## Start
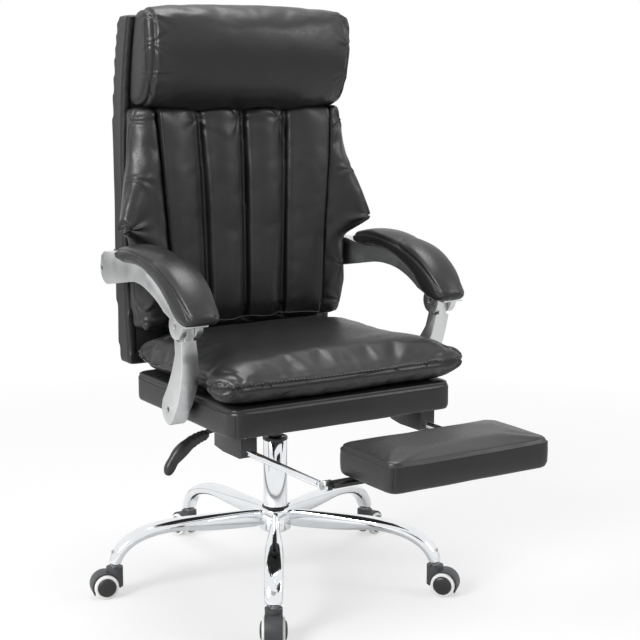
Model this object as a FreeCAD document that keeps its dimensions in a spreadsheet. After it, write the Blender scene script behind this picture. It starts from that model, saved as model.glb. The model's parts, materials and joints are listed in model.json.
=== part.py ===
import FreeCAD, Part
import math
import os
import re
import Sketcher
from FreeCAD import Placement, Rotation, Vector

# A high-backed reclining office chair with a pull-out footrest.
# Millimetres. The chair faces -Y, +X is the sitter's left and the origin is on the floor under the column.

doc = FreeCAD.newDocument("reclining_office_chair")
sizes = doc.addObject("Spreadsheet::Sheet", "Sizes")

DRIVING = {
    # chromed star base
    "arm_count": 5,
    "base_turn": 31,
    "stem_circle": 344,
    "hub_radius": 32,
    "hub_bottom": 108,
    "hub_top": 155,
    "arm_top": 153,
    "arm_root_width": 17,
    "arm_root_depth": 38,
    "arm_width": 37,
    "arm_depth": 25,
    "arm_end_height": 65,
    "socket_depth": 32,
    "running_gap": 0.08,
    "seating_gap": 0.3,
    # twin-wheel casters
    "wheel_radius": 25,
    "wheel_width": 10.8,
    "wheel_spacing": 22.4,
    "cap_radius": 18.5,
    "cap_rise": 4.6,
    "caster_trail": 20,
    "axle_radius": 4,
    "stem_radius": 5.5,
    "hood_width": 34.5,
    "hood_radius": 29,
    "hood_wall": 2.2,
    "hood_top": 61.5,
    "tower_radius": 17,
    "stem_collar_radius": 9,
    # gas column
    "column_radius": 25,
    "column_wall": 2,
    "column_bottom": 103,
    "collar_height": 7,
    "collar_depth": 50,
    "cylinder_radius": 14,
    "cylinder_wall": 2.5,
    "cylinder_bottom": 122,
    "rod_radius": 5,
    "bearing_height": 6,
    "valve_radius": 3.5,
    "valve_rise": 6,
    # pressed mechanism under the seat
    "pan_length": 190,
    "pan_width": 130,
    "pan_depth": 50,
    "pan_wall": 2.5,
    "flange_length": 226,
    "flange_width": 176,
    "socket_radius": 20,
    "socket_drop": 12,
    "lever_pivot_x": 48,
    "lever_bar": 8,
    "lever_reach": 162,
    # seat
    "seat_underside": 388,
    "seat_half_width": 250,
    "seat_front": 278,
    "seat_rear": 147,
    "base_pad_height": 60,
    "base_pad_corner": 22,
    "frame_board": 12,
    "frame_inset": 12,
    "rail_width": 16,
    "rail_height": 38,
    "cushion_height": 84,
    "cushion_seam": 44,
    "cushion_overhang": 19,
    "cushion_bulge": 25,
    # retracting footrest
    "rod_spread": 205,
    "slide_radius": 6.5,
    "slide_front": 500,
    "slide_rear": 145,
    "guide_front": 255,
    "guide_rear": 150,
    "guide_width": 34,
    "footrest_pivot": 515,
    "footrest_rear": 500,
    "footrest_front": 669,
    "footrest_half_width": 171,
    "footrest_height": 60,
    "footrest_inset": 14,
    # reclining back
    "hinge_y": 160,
    "hinge_x": 149,
    "hinge_plate": 4,
    "hinge_pin_radius": 4,
    "back_half_width": 246,
    "back_line": 186,
    "back_tuck": 14,
    "back_lean": 45,
    "shell_depth": 59,
    "board_thickness": 12,
    "board_inset": 18,
    "cushion_thickness": 88,
    "channel_depth": 32,
    "panel_half_width": 184,
    "panel_taper": 6,
    "panel_flare": 20,
    "wing_reach": 302,
    "headrest_half_width": 238,
    "headrest_thickness": 112,
    # linked armrests
    "low_pivot_y": 99,
    "arm_clearance": 4,
    "knuckle_y": 175,
    "rear_pivot_y": 200,
    "knuckle_radius": 25,
    "knuckle_pin_radius": 6,
    "tongue_width": 19,
    "tongue_radius": 15,
    "link_gap": 3.4,
    "link_lobe": 27,
    "pivot_bolt_radius": 5,
    "pad_side": 26,
    "pad_crown": 12,
}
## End
● TASK DETAILS
The lines from the top of the data above down to the line containing "from FreeCAD import" are to be copied exactly; no other line should appear.

● TASK OUTPUT
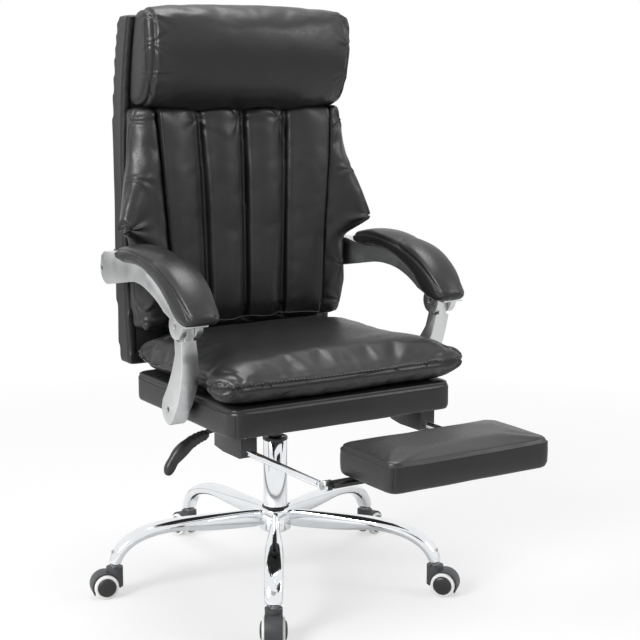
Model this object as a FreeCAD document that keeps its dimensions in a spreadsheet. After it, write the Blender scene script behind this picture. It starts from that model, saved as model.glb. The model's parts, materials and joints are listed in model.json.
=== part.py ===
import FreeCAD, Part
import math
import os
import re
import Sketcher
from FreeCAD import Placement, Rotation, Vector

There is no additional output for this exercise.